Batov, Pavel Ivanovich


Born May 20 (June 1), 1897, in the village of Filisovo, Rybinsk District, Yaroslavl Province. General of the army since 1955; twice Hero of the Soviet Union (Oct. 30, 1943, and June 2, 1945). Member of the CPSU since 1929. Born into the family of a poor peasant.

Batov has been in the army since 1915. He fought in World War I, becoming a junior noncommissioned officer. In August 1918 he voluntarily joined the Red Army and took part in the Civil War. In 1927 he successfully completed the training courses of Vystrel, the higher infantry school of the Soviet Army, and in 1950 he took the higher academic courses at the Academy of the General Staff. He participated in the Spanish Civil War in 1936–37 and was severely wounded.
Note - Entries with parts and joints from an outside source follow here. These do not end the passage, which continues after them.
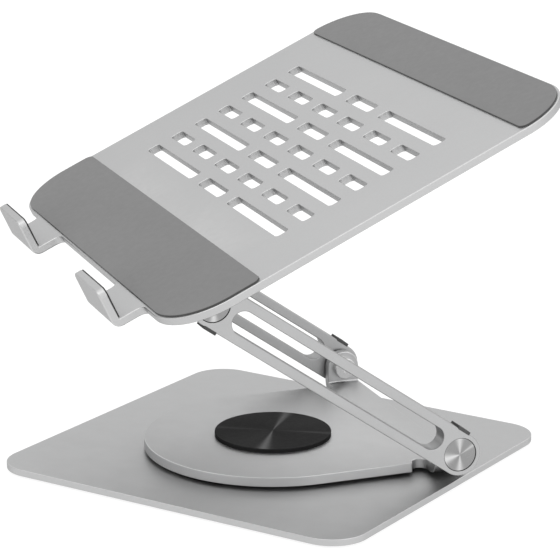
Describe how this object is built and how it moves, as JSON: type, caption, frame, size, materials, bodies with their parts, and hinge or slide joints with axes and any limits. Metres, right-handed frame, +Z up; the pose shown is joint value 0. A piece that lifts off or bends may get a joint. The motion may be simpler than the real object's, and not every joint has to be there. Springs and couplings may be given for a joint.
{
  "type": "laptop stand",
  "caption": "Laptop stand with a slotted, ventilated tray and front hooks, carried by hinged slotted arms on a turntable that swivels on a flat base plate.",
  "frame": {"origin": "on the swivel axis, at desk level: the underside of the centre foot pad", "axes": "+Z up; X along both hinge lines, +X to the user's right; the laptop hooks face -Y. The base plate is turned 36.5 degrees about +Z under the turntable, as the rest pose has it."},
  "size_m": [0.2724, 0.2702, 0.2069],
  "materials": {
    "base_metal": "bead-blasted, silver anodised",
    "turntable_metal": "bead-blasted, silver anodised",
    "arm_metal": "bead-blasted, silver anodised",
    "tray_metal": "bead-blasted, silver anodised, with worn-bright rims",
    "black_metal": "black anodised disc with a spun radial sheen",
    "spun_metal": "bright spun disc",
    "turned_metal": "turned, plain",
    "bolt_steel": "nickel-plated steel",
    "spring_steel": "plain steel",
    "dark_steel": "blackened steel",
    "friction_plastic": "filled nylon",
    "slide_plastic": "PTFE sheet",
    "foot_rubber": "matte silicone",
    "bumper_rubber": "matte rubber",
    "pad_silicone": "fine matte silicone sheet",
    "hook_silicone": "matte silicone sheet"
  },
  "bodies": {
    "base": {"base_plate": "base_metal", "foot_pad_1": "foot_rubber", "foot_pad_2": "foot_rubber", "foot_pad_3": "foot_rubber", "foot_pad_4": "foot_rubber", "centre_foot_pad": "foot_rubber", "pivot_hub": "turned_metal", "hub_screws": "dark_steel", "lower_slide_washer": "slide_plastic", "upper_slide_washer": "slide_plastic", "retainer_ring": "turned_metal", "retainer_screws": "dark_steel"},
    "turntable": {"turntable": "turntable_metal", "centre_cap": "black_metal", "lower_hinge_bolts": "bolt_steel", "lower_friction_washers": "friction_plastic", "lower_spring_washers": "spring_steel", "lower_lock_nuts": "spring_steel"},
    "arms": {"right_arm": "arm_metal", "left_arm": "arm_metal", "lower_right_cap": "spun_metal", "lower_left_cap": "spun_metal", "upper_right_cap": "spun_metal", "upper_left_cap": "spun_metal", "lower_right_bumper": "bumper_rubber", "lower_left_bumper": "bumper_rubber", "upper_right_bumper": "bumper_rubber", "upper_left_bumper": "bumper_rubber"},
    "tray": {"tray": "tray_metal", "front_pad": "pad_silicone", "rear_pad": "pad_silicone", "right_hook_pad": "hook_silicone", "left_hook_pad": "hook_silicone", "right_bracket": "arm_metal", "left_bracket": "arm_metal", "bracket_screws": "dark_steel", "upper_hinge_bolts": "bolt_steel", "upper_friction_washers": "friction_plastic", "upper_spring_washers": "spring_steel", "upper_lock_nuts": "spring_steel"}
  },
  "joints": [
    {"name": "swivel", "type": "hinge", "parent": "base", "child": "turntable", "pos_m": [0, 0, 0.01], "axis": [0, 0, 1], "continuous": true},
    {"name": "arm_lift", "type": "hinge", "parent": "turntable", "child": "arms", "pos_m": [0, 0.067, 0.0193], "axis": [1, 0, 0], "range_deg": [-40, 24]},
    {"name": "tray_tilt", "type": "hinge", "parent": "arms", "child": "tray", "pos_m": [0, -0.06103, 0.10895], "axis": [1, 0, 0], "range_deg": [-49, 28]}
  ]
}
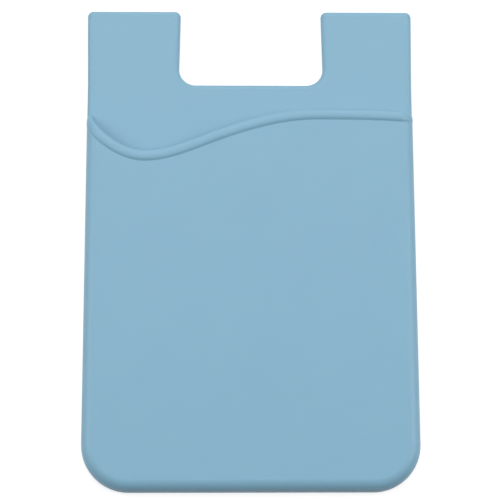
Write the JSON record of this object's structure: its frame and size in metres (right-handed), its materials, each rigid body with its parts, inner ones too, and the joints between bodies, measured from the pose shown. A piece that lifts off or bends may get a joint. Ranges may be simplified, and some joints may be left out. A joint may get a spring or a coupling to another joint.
{
  "type": "stick on phone card holder",
  "caption": "Light blue silicone card pocket with two ears, a finger notch and a wavy raised lip, that sticks to the back of a phone.",
  "frame": {"origin": "middle of the release liner's underside, below the middle of the body's outline", "axes": "+Z out of the pocket's front, +Y from the closed bottom to the two ears, +X to the right as seen from the front with the ears up"},
  "size_m": [0.0588, 0.087, 0.0036],
  "materials": {
    "silicone": "matte moulded silicone",
    "adhesive": "acrylic double-sided tape",
    "liner": "coated release paper"
  },
  "bodies": {
    "root": {"pocket_body": "silicone", "adhesive_pad": "adhesive", "release_liner": "liner"}
  },
  "joints": []
}
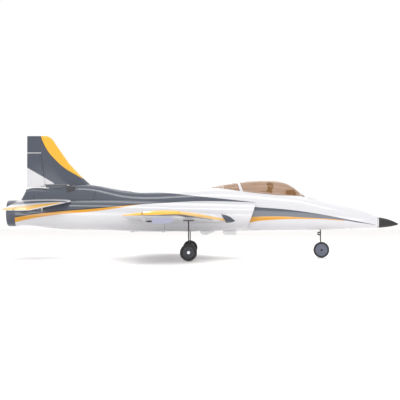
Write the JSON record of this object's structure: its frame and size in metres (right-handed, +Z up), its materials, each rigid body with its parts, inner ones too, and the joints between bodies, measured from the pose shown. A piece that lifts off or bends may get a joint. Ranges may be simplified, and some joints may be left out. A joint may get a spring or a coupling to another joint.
{
  "type": "model jet plane",
  "caption": "Remote control ducted fan jet with wire landing gear, tinted canopy hatch, hinged control surfaces, servo linkages and side intakes.",
  "frame": {"origin": "centre of the model's length and span, on the plane that the wheels stand on", "axes": "+X to the nose, +Y to the left wing tip, +Z up"},
  "size_m": [0.8864, 0.75, 0.2774],
  "materials": {
    "foam_white": "satin",
    "black_plastic": "satin",
    "grey_plastic": "satin",
    "smoked_glass": "gloss",
    "servo_case": "satin",
    "white_nylon": "satin",
    "steel_wire": "satin",
    "carbon": "satin",
    "motor_metal": "satin",
    "battery_wrap": "satin",
    "strap": "matte",
    "tyre_rubber": "matte"
  },
  "bodies": {
    "airframe": {"airframe_screws": "steel_wire", "battery_pack": "battery_wrap", "battery_strap": "strap", "belly_hatch": "foam_white", "belly_scoops": "foam_white", "control_hinges": "steel_wire", "exhaust_collar": "grey_plastic", "fan_housing": "black_plastic", "fan_motor": "motor_metal", "fuselage_front": "foam_white", "fuselage_middle": "foam_white", "fuselage_tail": "foam_white", "gear_mounts": "black_plastic", "main_struts": "steel_wire", "nose_cone": "black_plastic", "nose_gear_block": "black_plastic", "receiver": "black_plastic", "servo_pods": "foam_white", "spars": "carbon", "speed_controller": "battery_wrap", "stabilizer_left": "foam_white", "stabilizer_right": "foam_white", "steering_servo": "servo_case", "tail_servos": "servo_case", "thrust_tube": "carbon", "vertical_fin": "foam_white", "wing_left": "foam_white", "wing_right": "foam_white", "wing_servos": "servo_case"},
    "hatch": {"canopy_hatch": "foam_white", "canopy_glass": "smoked_glass", "cockpit_tray": "black_plastic", "pilot": "black_plastic", "instrument_hood": "black_plastic", "hatch_magnets": "steel_wire"},
    "nose_leg": {"nose_strut": "steel_wire"},
    "nose_wheel": {"nose_tyre": "tyre_rubber", "nose_hub": "grey_plastic"},
    "fan": {"fan_rotor": "white_nylon"},
    "steering_servo_arm": {"steering_arm": "white_nylon"},
    "steering_pushrod": {"steering_rod": "steel_wire"},
    "rudder_panel": {"rudder": "foam_white"},
    "rudder_servo_arm": {"rudder_arm": "white_nylon"},
    "rudder_pushrod": {"rudder_rod": "steel_wire"},
    "main_wheel_left": {"main_tyre_left": "tyre_rubber", "main_hub_left": "grey_plastic"},
    "aileron_panel_left": {"aileron_left": "foam_white"},
    "aileron_servo_arm_left": {"aileron_arm_left": "white_nylon"},
    "aileron_pushrod_left": {"aileron_rod_left": "steel_wire"},
    "elevator_panel_left": {"elevator_left": "foam_white"},
    "elevator_servo_arm_left": {"elevator_arm_left": "white_nylon"},
    "elevator_pushrod_left": {"elevator_rod_left": "steel_wire"},
    "main_wheel_right": {"main_tyre_right": "tyre_rubber", "main_hub_right": "grey_plastic"},
    "aileron_panel_right": {"aileron_right": "foam_white"},
    "aileron_servo_arm_right": {"aileron_arm_right": "white_nylon"},
    "aileron_pushrod_right": {"aileron_rod_right": "steel_wire"},
    "elevator_panel_right": {"elevator_right": "foam_white"},
    "elevator_servo_arm_right": {"elevator_arm_right": "white_nylon"},
    "elevator_pushrod_right": {"elevator_rod_right": "steel_wire"}
  },
  "joints": [
    {"name": "aileron_turn_left", "type": "hinge", "parent": "airframe", "child": "aileron_panel_left", "pos_m": [-0.119, 0.23198, 0.09397], "axis": [0, 0.9996, 0.028], "range_deg": [-20, 20]},
    {"name": "aileron_turn_right", "type": "hinge", "parent": "airframe", "child": "aileron_panel_right", "pos_m": [-0.119, -0.23198, 0.09397], "axis": [0, -0.9996, 0.028], "range_deg": [-20, 20]},
    {"name": "aileron_servo_turn_left", "type": "hinge", "parent": "airframe", "child": "aileron_servo_arm_left", "pos_m": [-0.077, 0.23198, 0.09397], "axis": [0, 0.9996, 0.028], "range_deg": [-20, 20]},
    {"name": "aileron_pushrod_turn_left", "type": "hinge", "parent": "aileron_servo_arm_left", "child": "aileron_pushrod_left", "pos_m": [-0.077, 0.23228, 0.08348], "axis": [0, 0.9996, 0.028], "range_deg": [-20, 20]},
    {"name": "aileron_servo_turn_right", "type": "hinge", "parent": "airframe", "child": "aileron_servo_arm_right", "pos_m": [-0.077, -0.23198, 0.09397], "axis": [0, -0.9996, 0.028], "range_deg": [-20, 20]},
    {"name": "aileron_pushrod_turn_right", "type": "hinge", "parent": "aileron_servo_arm_right", "child": "aileron_pushrod_right", "pos_m": [-0.077, -0.23228, 0.08348], "axis": [0, -0.9996, 0.028], "range_deg": [-20, 20]},
    {"name": "elevator_turn_left", "type": "hinge", "parent": "airframe", "child": "elevator_panel_left", "pos_m": [-0.39262, 0.03586, 0.12672], "axis": [-0.0691, 0.9874, -0.1422], "range_deg": [-18, 18]},
    {"name": "elevator_turn_right", "type": "hinge", "parent": "airframe", "child": "elevator_panel_right", "pos_m": [-0.39262, -0.03586, 0.12672], "axis": [-0.0691, -0.9874, -0.1422], "range_deg": [-18, 18]},
    {"name": "elevator_servo_turn_left", "type": "hinge", "parent": "airframe", "child": "elevator_servo_arm_left", "pos_m": [-0.36162, 0.03444, 0.11683], "axis": [-0.0691, 0.9874, -0.1422], "range_deg": [-18, 18]},
    {"name": "elevator_pushrod_turn_left", "type": "hinge", "parent": "elevator_servo_arm_left", "child": "elevator_pushrod_left", "pos_m": [-0.36162, 0.03315, 0.10792], "axis": [-0.0691, 0.9874, -0.1422], "range_deg": [-18, 18]},
    {"name": "elevator_servo_turn_right", "type": "hinge", "parent": "airframe", "child": "elevator_servo_arm_right", "pos_m": [-0.36162, -0.03444, 0.11683], "axis": [-0.0691, -0.9874, -0.1422], "range_deg": [-18, 18]},
    {"name": "elevator_pushrod_turn_right", "type": "hinge", "parent": "elevator_servo_arm_right", "child": "elevator_pushrod_right", "pos_m": [-0.36162, -0.03315, 0.10792], "axis": [-0.0691, -0.9874, -0.1422], "range_deg": [-18, 18]},
    {"name": "rudder_turn", "type": "hinge", "parent": "airframe", "child": "rudder_panel", "pos_m": [-0.35963, 0, 0.16445], "axis": [-0.1456, 0, 0.9893], "range_deg": [-28, 28]},
    {"name": "rudder_servo_turn", "type": "hinge", "parent": "airframe", "child": "rudder_servo_arm", "pos_m": [-0.305, -0.0106, 0.16445], "axis": [-0.1456, 0, 0.9893], "range_deg": [-28, 28]},
    {"name": "rudder_pushrod_turn", "type": "hinge", "parent": "rudder_servo_arm", "child": "rudder_pushrod", "pos_m": [-0.305, -0.0201, 0.16445], "axis": [-0.1456, 0, 0.9893], "range_deg": [-28, 28]},
    {"name": "nose_steering", "type": "hinge", "parent": "airframe", "child": "nose_leg", "pos_m": [0.267, 0, 0.0834], "axis": [0, 0, 1], "range_deg": [-28, 28]},
    {"name": "steering_servo_turn", "type": "hinge", "parent": "airframe", "child": "steering_servo_arm", "pos_m": [0.304, 0, 0.0834], "axis": [0, 0, 1], "range_deg": [-28, 28]},
    {"name": "steering_pushrod_turn", "type": "hinge", "parent": "steering_servo_arm", "child": "steering_pushrod", "pos_m": [0.304, -0.0095, 0.0834], "axis": [0, 0, 1], "range_deg": [-28, 28]},
    {"name": "nose_wheel_spin", "type": "hinge", "parent": "nose_leg", "child": "nose_wheel", "pos_m": [0.269, 0, 0.0184], "axis": [0, 1, 0], "continuous": true},
    {"name": "main_wheel_spin_left", "type": "hinge", "parent": "airframe", "child": "main_wheel_left", "pos_m": [-0.031, 0.185, 0.0184], "axis": [0, 1, 0], "continuous": true},
    {"name": "main_wheel_spin_right", "type": "hinge", "parent": "airframe", "child": "main_wheel_right", "pos_m": [-0.031, -0.185, 0.0184], "axis": [0, 1, 0], "continuous": true},
    {"name": "fan_spin", "type": "hinge", "parent": "airframe", "child": "fan", "pos_m": [-0.118, 0, 0.1016], "axis": [1, 0, 0], "continuous": true},
    {"name": "hatch_lift", "type": "slide", "parent": "airframe", "child": "hatch", "axis": [0, 0, 1], "range_m": [0, 0.09]}
  ],
  "couplings": [
    {"joint": "aileron_servo_turn_left", "follows": "aileron_turn_left", "ratio": 1},
    {"joint": "aileron_pushrod_turn_left", "follows": "aileron_turn_left", "ratio": -1},
    {"joint": "aileron_servo_turn_right", "follows": "aileron_turn_left", "ratio": 1},
    {"joint": "aileron_pushrod_turn_right", "follows": "aileron_turn_left", "ratio": -1},
    {"joint": "aileron_turn_right", "follows": "aileron_turn_left", "ratio": 1},
    {"joint": "elevator_turn_right", "follows": "elevator_turn_left", "ratio": -1},
    {"joint": "elevator_servo_turn_left", "follows": "elevator_turn_left", "ratio": 1},
    {"joint": "elevator_pushrod_turn_left", "follows": "elevator_turn_left", "ratio": -1},
    {"joint": "elevator_servo_turn_right", "follows": "elevator_turn_left", "ratio": -1},
    {"joint": "elevator_pushrod_turn_right", "follows": "elevator_turn_left", "ratio": 1},
    {"joint": "rudder_servo_turn", "follows": "rudder_turn", "ratio": 1},
    {"joint": "rudder_pushrod_turn", "follows": "rudder_turn", "ratio": -1},
    {"joint": "nose_steering", "follows": "rudder_turn", "ratio": -1},
    {"joint": "steering_servo_turn", "follows": "rudder_turn", "ratio": -1},
    {"joint": "steering_pushrod_turn", "follows": "rudder_turn", "ratio": 1}
  ]
}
From 1937 he commanded an infantry corps and fought in the Soviet-Finnish war of 1939–40. From 1940 until June 1941 he was deputy commander of the troops in the Transcaucasian Military District. During the Great Patriotic War he served as commander of a rifle corps, deputy army commander (June 1941–January 1942), army commander, and assistant commander of the troops of the Briansk Front (January-October 1942); from October 1942 he commanded the Sixty Fifth Army, which fought in the battles of Stalingrad and Kursk, in the battle for the Dnieper, in the liberation of Byelorussia, Poland, and in the Vistula-Oder and Berlin campaigns. In the postwar period he has held various command positions. From 1962 to 1965 he was chief of staff of the combined armed forces of the nations of the Warsaw Treaty Organization. Since 1965 he has held a responsible position in the Ministry of Defense. He was deputy to the USSR Supreme Soviet in the first, second, and fourth through sixth convocations. He is author of the three volumes of memoirs—On Campaigns and in Battle (1962), The Oder Operation (1965), and A Dependable Shield (1965). He has been awarded five Orders of Lenin, three Orders of the Red Banner, three Orders of Suvorov First Class, the Order of Kutuzov First Class, the Order of Bogdan Khmel’nitskii First Class, the Order of the Badge of Honor, three foreign orders, and various medals.